At the historic plantations, McGill is always welcomed.
“I’ve had real good experiences at some of the sites,” he said. Especially McLeod Plantation, which tells its story fully, “from the bottom up.”
“I think that, collectively, we’re doing a good job, but we’ve still got work to do,” McGill said.
At Middleton Place, the rejuvenation of black history began in earnest in about 2000, according to Chief Operating Officer Tracey Todd. That’s when the demonstration rice field was introduced, when the black cemetery was renovated and when the chapel renovation project was conceived.
Soon after, the staff opened Eliza’s House, a freeman’s cottage transformed into an exhibit about the Middleton family’s slave population, and it organized the first full family reunion, bringing white and black descendants of Middleton Place dwellers together for the first time.
“I remember back then thinking, ‘We are not seeing very many African-American families here,’ ” Todd said. Today, the historic site hosts a noticeable number of black visitors, along with a growing number of white tourists who want to go on the “Beyond the Fields” tour.
Tour guide Jeff Neale remembers when an African-American woman told him she wanted her son “to hear the whole story,” not the sugar-coated version. And he remembers when giving a tour to a group of white students he spoke of incentives and punishment, only to see the kids’ eyes open wide at the mention of plantation brutality.
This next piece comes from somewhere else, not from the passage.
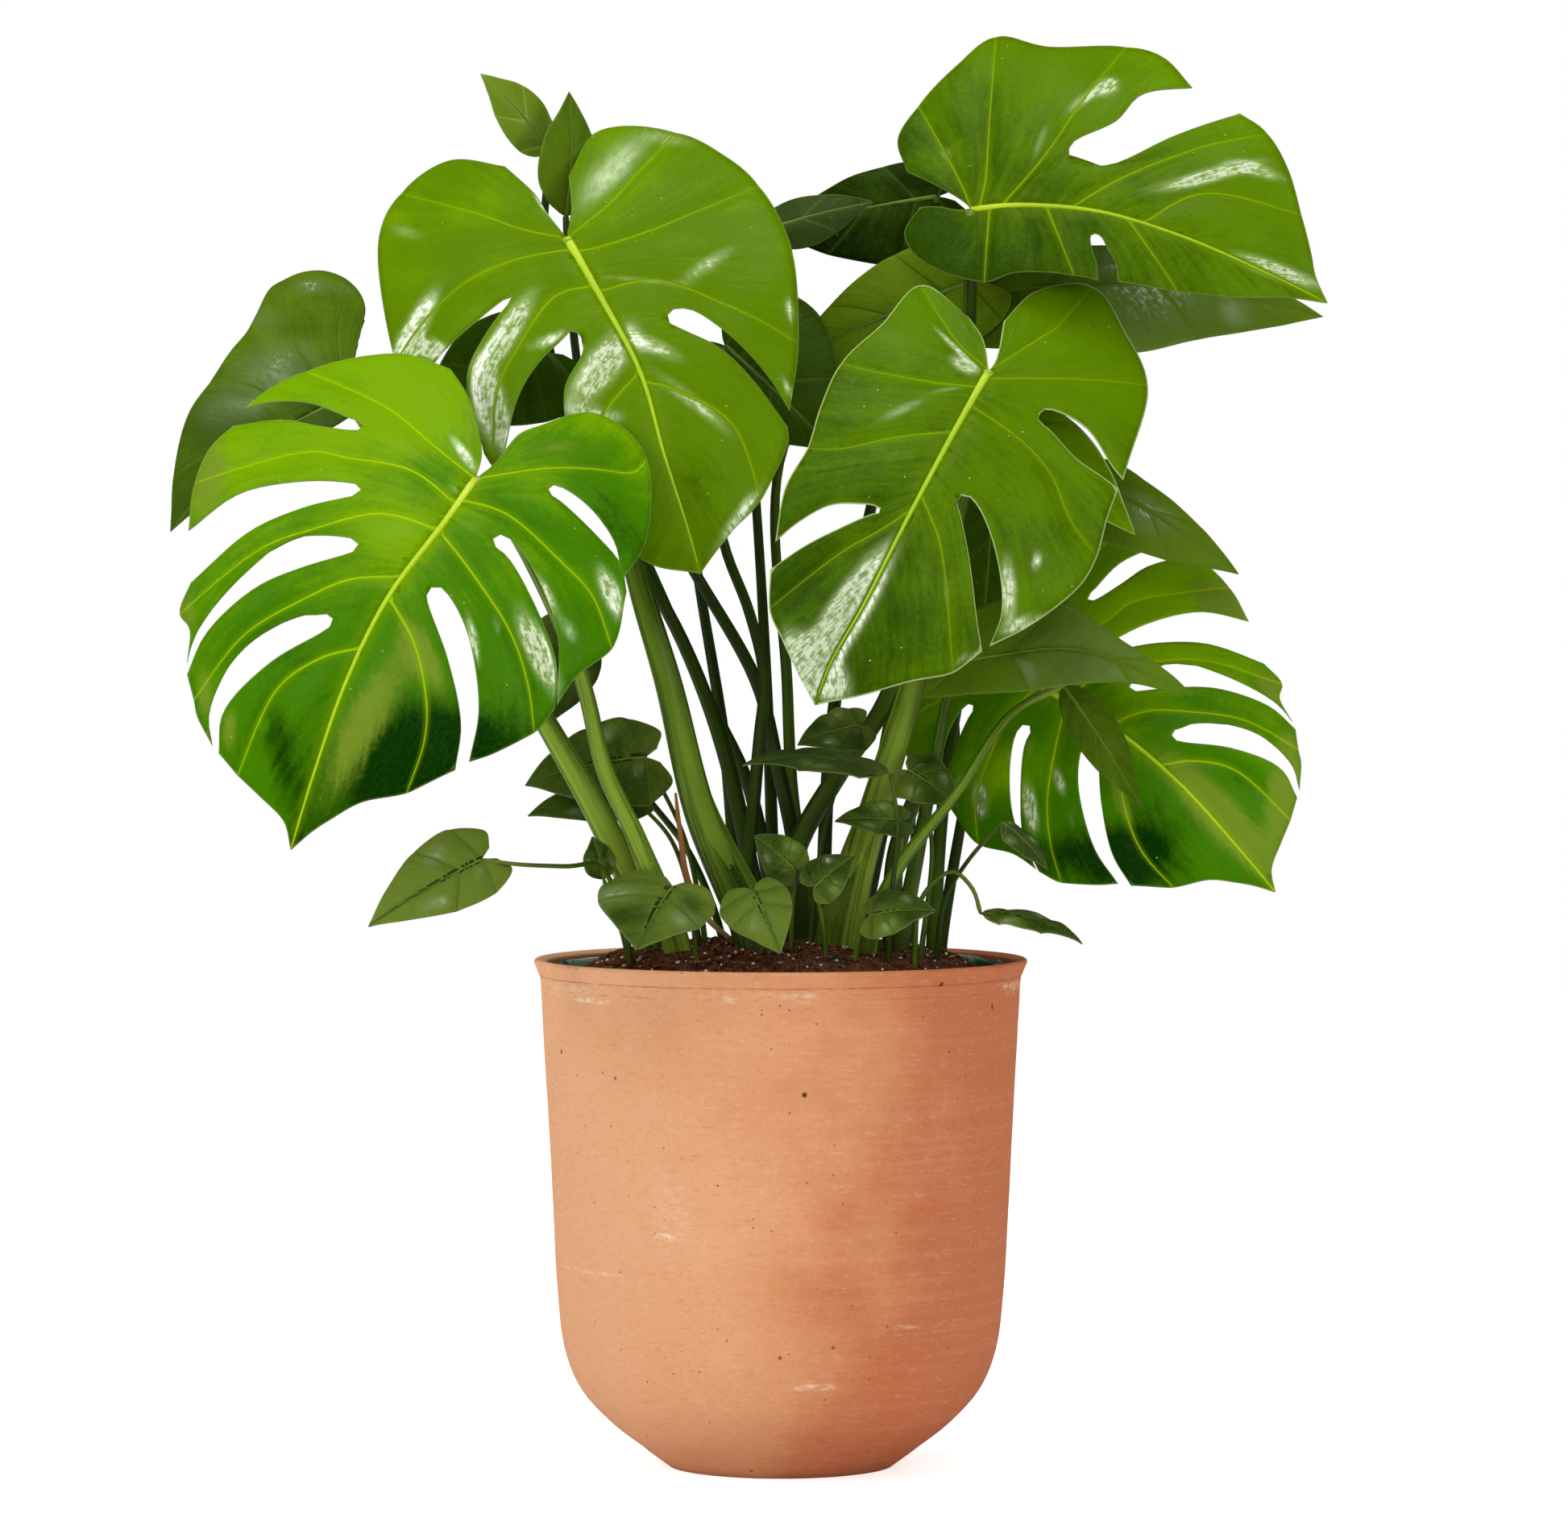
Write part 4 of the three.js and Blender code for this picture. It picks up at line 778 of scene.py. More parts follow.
def grow(leaf, shape, skins, base, tip, face, foot, via, radii, width=(1, 1), arch=0.06,
         dome=0.3, cells=24, cell=3.4, puff=1.5, crease=10.0, wave=3.0, shade=(0.3, 0.0, 0.5),
         light_and_shade_patches=(), painted_sheen=(), gloss=(), thickness=0.8, rib_width=3.0, rib_height=1.5, sides=16,
         steps=64, stalk=None, sheath=None, shoot=None, husk=None):
    """One leaf: its blade, the midrib on it and the stalk that carries it."""
    name = leaf + "_leaf"
    seed = sum(map(ord, name)) * 0.37
    bm = bmesh.new()
    surface, middle = blade(bm, shape, base, tip, face, width, arch, dome, cells, cell, puff,
                            crease, wave, shade, light_and_shade_patches, painted_sheen, gloss, thickness, seed)
    up = np.array(face, float)
    # the midrib lies in the front face and tapers to the tip
    at = np.linspace(0, RIB_END, RIB_STEPS)
    u, v = (np.interp(at, np.arange(101), part) / 100 for part in middle.T)
    line = surface(u, v)
    run = np.linspace(0, 1, RIB_STEPS)
    wide = rib_width * (1 - RIB_TAPER * run ** 0.7)
    wide[0] *= 0.8
    swept(bm, line[::-1], wide[::-1], 10, 2, flat=rib_height * wide[::-1] / rib_width, up=up)
    # the stalk stands in the soil and swells a little at its knee
    ground = soil_top(math.hypot(*foot))
    points = [(*foot, ground - SOIL_SINK), (*foot, ground + 1), *via, base]
    path = smooth_line(points, steps, 0.5)
    run = np.linspace(0, 1, steps)
    thick = radii[1] + (radii[0] - radii[1]) * (1 - run) ** 1.4
    left = (1 - run) * np.linalg.norm(np.diff(path, axis=0), axis=1).sum()
    thick = thick * (1 + KNEE_SWELL * np.exp(-(left - radii[1] * 2.5) ** 2 / (radii[1] * 2.2) ** 2))
    thick[-1] *= KNEE_NECK
    swept(bm, path, thick, sides, 3)
    if sheath:
        # its foot is wrapped in the open sheath that once held the next leaf
        lower = smooth_line(path[:round(steps * sheath[0])], SHEATH_STEPS)
        way = np.array((*sheath[1], 0)) / math.hypot(*sheath[1])
        left = np.linspace(1, 0, SHEATH_STEPS)
        swept(bm, lower + way * radii[0] * (0.15 + 0.55 * left[:, None]),
              radii[0] * (0.25 + 1.15 * left ** 0.7), 14, 3,
              flat=radii[0] * (0.15 + 0.45 * left), up=way)
    if shoot:
        blade(bm, OVAL, **shoot["blade"], arch=0.08, cells=8, cell=3, puff=0.6, crease=4, wave=1,
              shade=(0.2, 0, 0.1), light_and_shade_patches=(), painted_sheen=(), gloss=(), thickness=0.7, seed=seed)
        path = smooth_line((*shoot["path"], shoot["blade"]["base"]), 30, 0.5)
        swept(bm, path, np.linspace(*shoot["radii"], 30), 10, 3)
    slot_name, *materials, usual_stalk = skins
    materials.append(stalk or usual_stalk)
    if husk:
        path = smooth_line(husk, 30, 0.5)
        swept(bm, path, 2.0 * np.sin(np.linspace(0.15, 2.6, 30)) ** 0.5, 10, 4,
              flat=np.full(30, 0.3), up=(0, -1, 0))
        materials.append(husk_skin)
    piece(bm, name, "leaf_" + leaf, materials)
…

Their teacher told him afterward that this was the latest in a string of about six such tours, and the first time anyone had spoken about punishment.
To visit a historic plantation is to catch a glimpse of the details of slavery, to gain a better understanding of what slavery entailed at that specific location, Neale said.
“There was no slavery rule book,” he said. “Slavery in Virginia was not the same as slavery in South Carolina.” A cotton plantation functioned differently than a rice plantation. And the institution changed over time.
What remained consistent was its economic purpose: to provide free (or nearly free) mass labor to planters.
“Slavery is receiving by the irresistible power the work of another man, and not by his consent,” former slave Garrison Frazier told General William Tecumseh Sherman and Secretary of War Edwin M. Stanton in 1865. Racism, violence and oppression were an outcome of this economic imperative.
Another outcome was that agriculture in the American South saw important advances, thanks in part to the skills and experiences of enslaved people.
Nowhere was this more evident than on the rice plantations of the Southeast’s marsh coast.
And this historic reality, once brushed over or ignored, now is emphasized at sites such as Middleton Place.
Slavery was immoral and cruel, sometimes sadistic and murderous, but it was the consequence of human endeavor, and such endeavor inevitably results in interactions that are not always bad, Todd said.
“It hits to the heart of humanity,” he said. “People teach each other things.”